Q. 11. What is the fourth argument to prove that there is a God?
A. The fourth argument to prove that there is a God, may be drawn from the revelation of the Scriptures. The majesty, high mysteries, efficiency, and like arguments, which prove that the Scriptures could have no other author but God alone, do more abundantly prove that there is a God, who hath more clearly revealed himself and his will in that book than in the book of his creatures.

Q. 12. What is the fifth argument to prove that there is a God?
A. The fifth argument to prove that there is a God, may be drawn from the image of God on his people — the stamp of holiness upon God's people, which maketh them to differ from all others, and from what themselves were before conversion, doth show (as a picture the man) that there is a God, whose image they bear, and who, by the almighty power of his Spirit, hath thus formed them after his own likeness.

Q. 13. If it be so certain that there is a God, whence is it that there be so many Atheists, who believe there is no God?

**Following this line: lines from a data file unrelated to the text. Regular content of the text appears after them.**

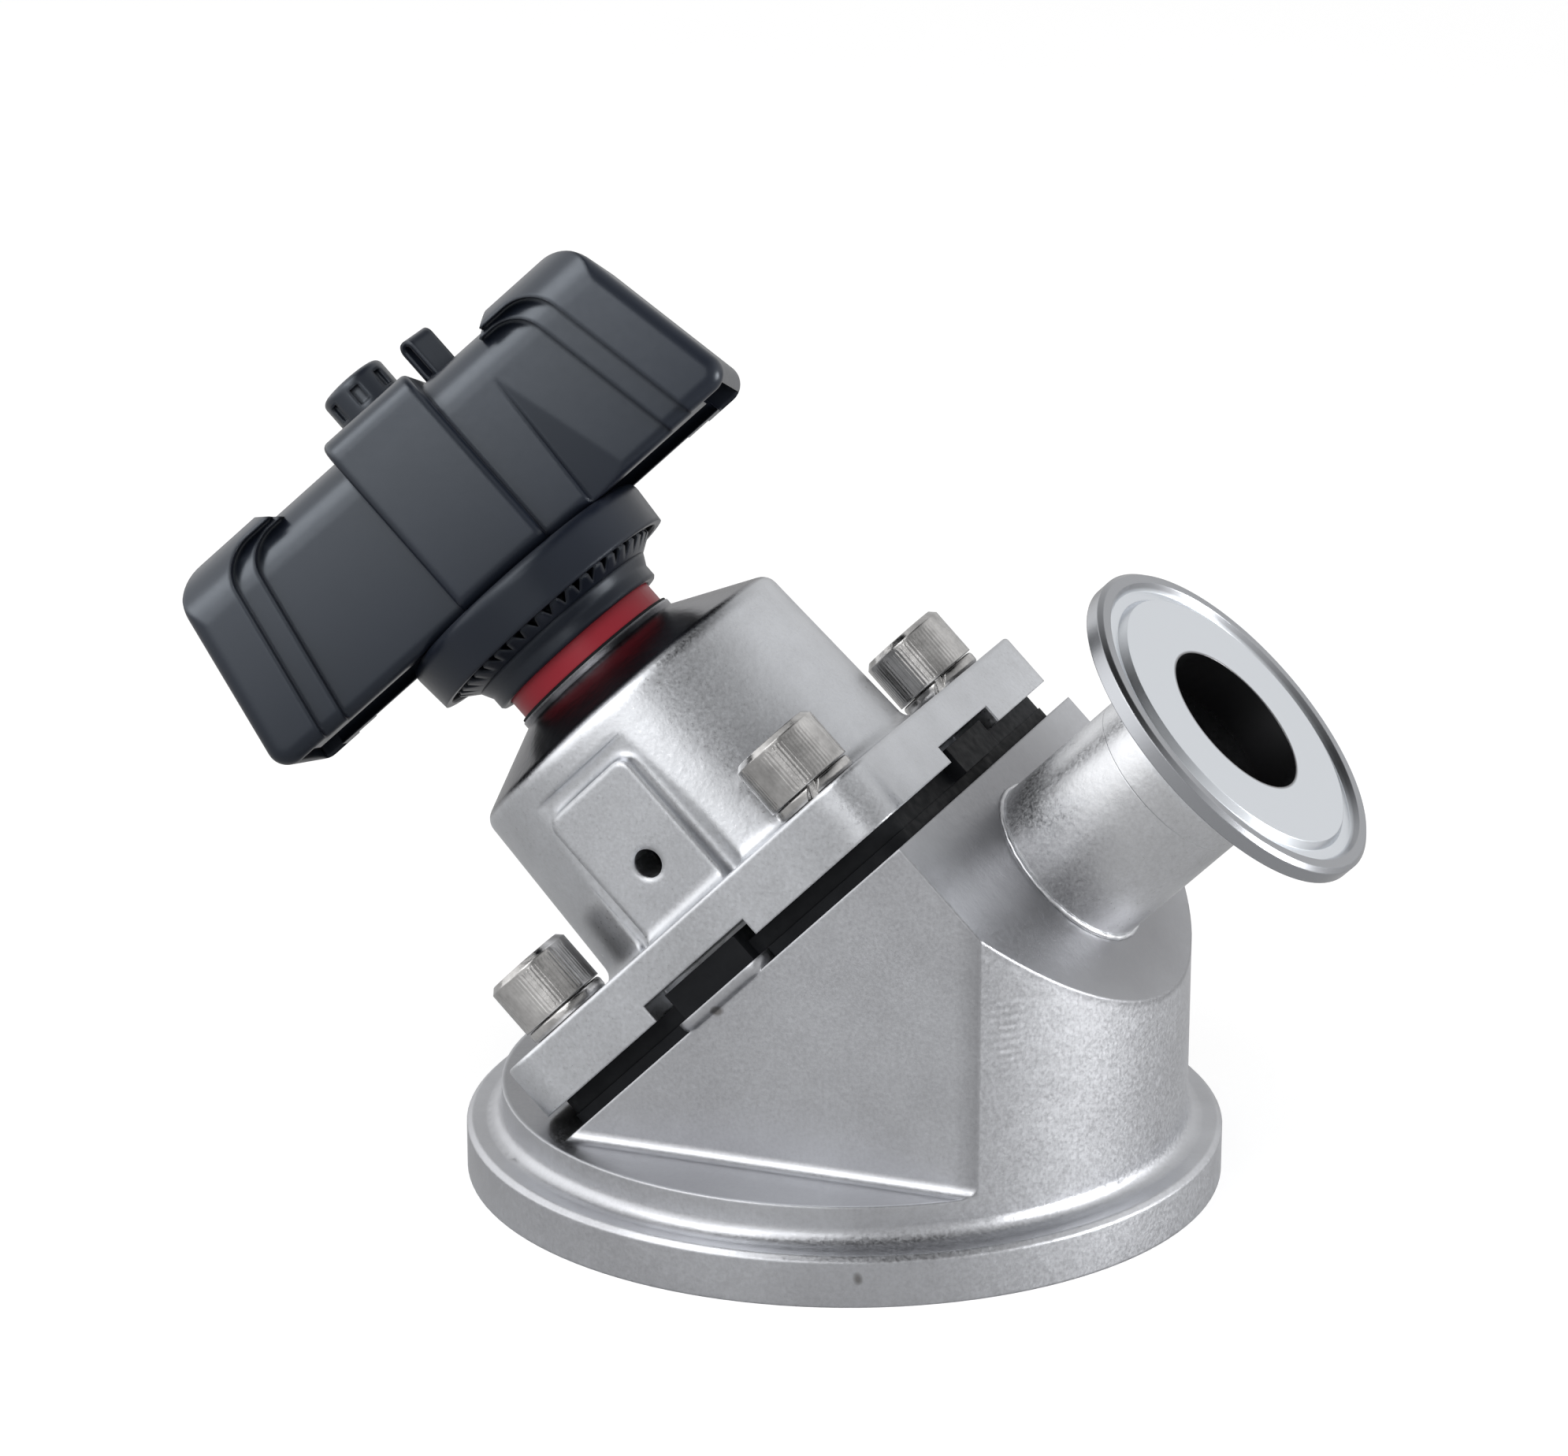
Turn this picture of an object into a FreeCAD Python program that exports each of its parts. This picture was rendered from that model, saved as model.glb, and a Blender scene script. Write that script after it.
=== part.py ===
import FreeCAD, Part
import math
import os
import re
import Sketcher

# Tank bottom diaphragm valve. The origin is the centre of the tank pad's underside, +Z is up,
# the bonnet leans towards -X and the outlet leaves towards +X, both in the plane Y = 0.
# The seat frame has its origin in the middle of the diaphragm face of the body:
# its x runs up the slope towards the outlet, its y is Y and its z is the spindle's axis.

SIZES = {
    # Body
    "pad_radius": 53.6,
    "pad_height": 7.1,
    "pad_edge": 0.7,
    "pad_ledge": 5,
    "foot_round": 2.2,
    "ledge_height": 12.25,
    "cheek_half": 36.4,
    "cheek_round": 1.6,
    "seat_x": -3.8,
    "seat_z": 35.4,
    "seat_tilt": 45,
    "end_length": 34.8,
    "bowl_radius": 28,
    "bowl_depth": 14,
    "port_radius": 20,
    "weir_half": 2.5,
    "weir_drop": 1.5,
    "lug_half": 8.6,
    "lug_height": 1.6,
    "lug_depth": 4.6,
    "lug_proud": 0.8,
    "lug_root": 0.5,
    "lug_corner": 3,
    "lug_round": 1.6,
    # Outlet
    "outlet_drop": 17,
    "tube_radius": 12.7,
    "bore_radius": 11.3,
    "socket_depth": 3,
    "tube_length": 19.9,
    "ferrule_length": 12.7,
    "ferrule_radius": 25.25,
    "ferrule_rim": 2.6,
    "ferrule_slope": 20,
    "ferrule_neck": 0.9,
    "rim_edge": 0.6,
    "groove_centre": 21.8,
    "groove_half": 1.5,
    "groove_depth": 1.0,
    # Diaphragm
    "face_thick": 1.6,
    "backing_thick": 2.4,
    "diaphragm_half": 33.2,
    "face_lip": 0.6,
    "diaphragm_corner": 5,
    "dome_radius": 9,
    "dome_rise": 1.3,
    "tab_half": 7,
    "tab_reach": 2.2,
    "tab_height": 1.9,
    # Bonnet
    "flange_half": 36.2,
    "flange_corner": 7,
    "flange_thick": 8.4,
    "flange_edge": 0.6,
    "notch_half": 10.2,
    "notch_height": 2.7,
    "notch_depth": 7,
    "barrel_foot": 27.6,
    "barrel_top": 26.35,
    "barrel_height": 28.5,
    "barrel_round": 2,
    "shoulder_round": 2.4,
    "neck_radius": 13.4,
    "neck_rise": 6,
    "neck_height": 0.9,
    "cavity_radius": 17.6,
    "dish_radius": 21.5,
    "dish_depth": 4,
    "cavity_depth": 29,
    "guide_half": 4,
    "guide_reach": 20.8,
    "boss_half": 7.8,
    "boss_top": 34.2,
    "boss_face": 27.4,
    "boss_round": 2,
    "trough_width": 2.6,
    "trough_depth": 2.4,
    "trough_round": 1,
    "weep_radius": 2.1,
    "weep_height": 20.9,
    # Screws
    "screw_spacing": 25.75,
    "screw_radius": 4,
    "screw_gap": 0.5,
    "thread_depth": 12,
    "screw_length": 25,
    "head_radius": 6.5,
    "head_height": 8,
    "head_edge": 0.8,
    "socket_across": 6,
    "socket_deep": 4,
    "washer_thick": 2,
    "washer_radius": 6.4,
    "washer_bore": 4.2,
    "washer_split": 0.9,
    # Spindle, bush and seals
    "spindle_radius": 6,
    "spindle_edge": 0.5,
    "running_gap": 0.05,
    "seat_gap": 0.3,
    "bush_radius": 9.5,
    "bush_flange": 12,
    "bush_flange_thick": 3,
    "bush_top": 4.2,
    "ring_thick": 1,
    "bush_ring_place": 5.5,
    "spindle_ring_place": 2.2,
    "seal_thick": 0.4,
    "seal_inset": 0.2,
    "sleeve_radius": 12.65,
    "sleeve_height": 10.1,
    # Compressor
    "compressor_radius": 17.2,
    "compressor_plate": 4,
    "plate_slope": 2,
    "bar_half": 3.5,
    "bar_height": 0.8,
    "hub_radius": 9.5,
    "hub_height": 13.4,
    "fin_half": 3.8,
    "fin_reach": 20.4,
    "fin_lift": 2.4,
    "fin_height": 9,
    "swivel_floor": 3.9,
    "thrust_thick": 0.6,
    "thrust_radius": 5.6,
    "thrust_bore": 2,
    "neck_groove": 3.9,
    "pin_radius": 1.5,
    "pin_half": 6,
    "pin_height": 8.4,
    "pin_play": 0.3,
    "stud_radius": 2.5,
    "stud_length": 4.4,
    "stud_hole_depth": 2.4,
    "stud_head": 5,
    "stud_head_thick": 1.2,
    # Handwheel group
    "open_lift": 2.8,
    "skirt_wall": 1.35,
    "flare_start": 2,
    "flare_end": 3.7,
    "flare_width": 0.9,
    "crown_radius": 17.6,
    "crown_slope": 1.6,
    "crown_inner": 14.6,
    "tooth_count": 40,
    "tooth_depth": 1.2,
    "tooth_half": 0.85,
    "collar_bottom": 5.5,
    "collar_foot": 20.1,
    "collar_radius": 20.5,
    "collar_slope": 5.2,
    "collar_height": 7,
    "collar_round": 1.4,
    "collar_recess": 1.6,
    "collar_wall": 1.1,
    "handle_turn": 23,
    "handle_wall": 2.2,
    "hollow_round": 1.5,
    "arm_half": 13,
    "arm_top": 92.4,
    "arm_reach": 31,
    "arm_round": 6.5,
    "arm_foot_round": 1.6,
    "block_half": 7.8,
    "block_depth": 17,
    "block_top": 94.4,
    "block_round": 3.2,
    "block_foot_round": 2,
    "block_edge": 1,
    "lip_inner": 33.9,
    "lip_outer": 42.1,
    "lip_lean": 10.5,
    "lip_depth": 17,
    "lip_top": 94,
    "lip_under": 92.1,
    "lip_bend": 6,
    "lip_round": 2.2,
    "lip_crown": 8,
    "lip_corner": 6.5,
    "lip_foot_round": 3,
    "step_width": 3.7,
    "step_depth": 15,
    "step_top": 93,
    "step_under": 91.2,
    "step_bend": 5.5,
    "step_round": 2,
    "step_crown": 7,
    "step_corner": 6,
    "hood_end": 18.5,
    "hood_slope": 4.5,
    "scoop_place": 16.5,
    "scoop_top": 86,
    "scoop_height": 22.4,
    "scoop_left": 1.2,
    "scoop_right": 6.1,
    "scoop_tilt": 10.5,
    "scoop_reach": 3,
    "core_radius": 9.8,
    "core_height": 20.2,
    "drive_across": 8.6,
    "rib_half": 1,
    "rib_foot": 69.8,
    "rib_reach": 30,
    "hub_screw_radius": 2.5,
    "hub_screw_length": 12,
    "hub_screw_head": 4.25,
    "hub_screw_head_height": 5,
    "hub_screw_socket": 4,
    "hub_screw_reach": 11,
    "hub_washer_radius": 6,
    "hub_washer_thick": 1,
    "cap_radius": 6.2,
    "cap_thick": 3,
    "knob_radius": 5.15,
    "knob_height": 5.9,
    "knob_edge": 1,
    "knob_turn": 16,
    "knob_slots": 7,
    "knob_slot_half": 0.75,
    "knob_slot_height": 2.6,
    "knob_slot_deep": 1,
    "pivot_radius": 2,
    "pivot_length": 4,
    "clip_radius": 3.4,
    "clip_thick": 0.6,
    "eye_place": 10.8,
    "eye_turn": 42,
    "eye_half": 2.15,
    "eye_thick": 3.2,
    "eye_height": 7.1,
    "eye_rim": 0.8,
    "eye_edge": 0.2,
}

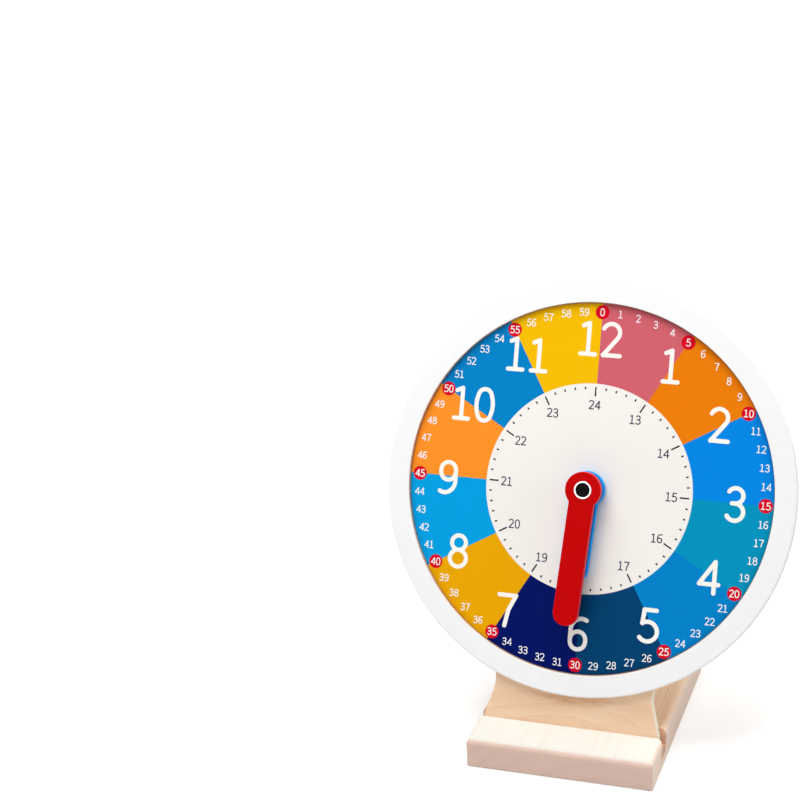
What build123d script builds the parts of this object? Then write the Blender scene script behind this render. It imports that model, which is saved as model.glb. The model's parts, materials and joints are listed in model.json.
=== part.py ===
"""Geared teaching clock: a round dial on a slotted wooden foot, with its motion work open at the back.

Millimetres, +Z up, +X to the right of someone facing the dial, origin at the centre of the
base's underside. The head leans back, so everything on it is drawn in the dial's own frame:
x to the right, y up the dial, z out of the dial, with z = 0 on the printed face.
"""

import os
from math import acos, cos, hypot, pi, radians, sin, tan

from build123d import *

# ---- stand ----
base_width = 101.5
base_depth = 130.0
base_height = 17.0
base_corner_round = 1.5
base_edge_round = 3.5  # round the top
base_foot_round = 1.0  # round the underside
lip_depth = 26.0  # base front to board front, at the base's top
slot_depth = 4.5  # down the slope of the board
slot_clearance = 0.2  # each side of the board
slot_rim_round = 0.6  # in front of the board
slot_back_round = 3.0  # behind it
lean = 22.0  # degrees back from upright

# ---- head ----
board_thickness = 6.0
board_edge_round = 0.8
foot_height = 16.2  # base top to the ring's edge, up the board
foot_width = 96.0  # in the slot and at the base's top
foot_flare = 15.5  # degrees that each side of the foot spreads by
neck_round = 20.0
foot_corner_round = 2.0
ring_opening_radius = 99.6
ring_width = 11.9
ring_overhang = 7.0  # past the board's edge
ring_thickness = 3.6
ring_edge_round = 1.0
ring_opening_round = 0.3
dial_thickness = 1.4
dial_fit = 0.5  # gap round the dial inside the ring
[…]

A. 1. There are many that live as if there were no God, and wish there were no God, who yet secretly believe that there is a God, and carry a dread of him in their consciences. 2. I hardly think that any who have most of all blotted out the impressions of God, and do endeavour to persuade themselves and others that there is no God, are constantly of that mind, but sometimes, in great dangers, they are under convictions of a Deity. 3. There are none that have wrought up themselves to any measure of persuasion that there is no God, but such whose interest doth sway them, and blind them therein; because, they being so vicious, they know, if there be a God, he will surely take vengeance upon them. 4. The thing is certain that there is a God, whether some believe it or no; as the sun doth shine, though some men be blind, and do not discern its light.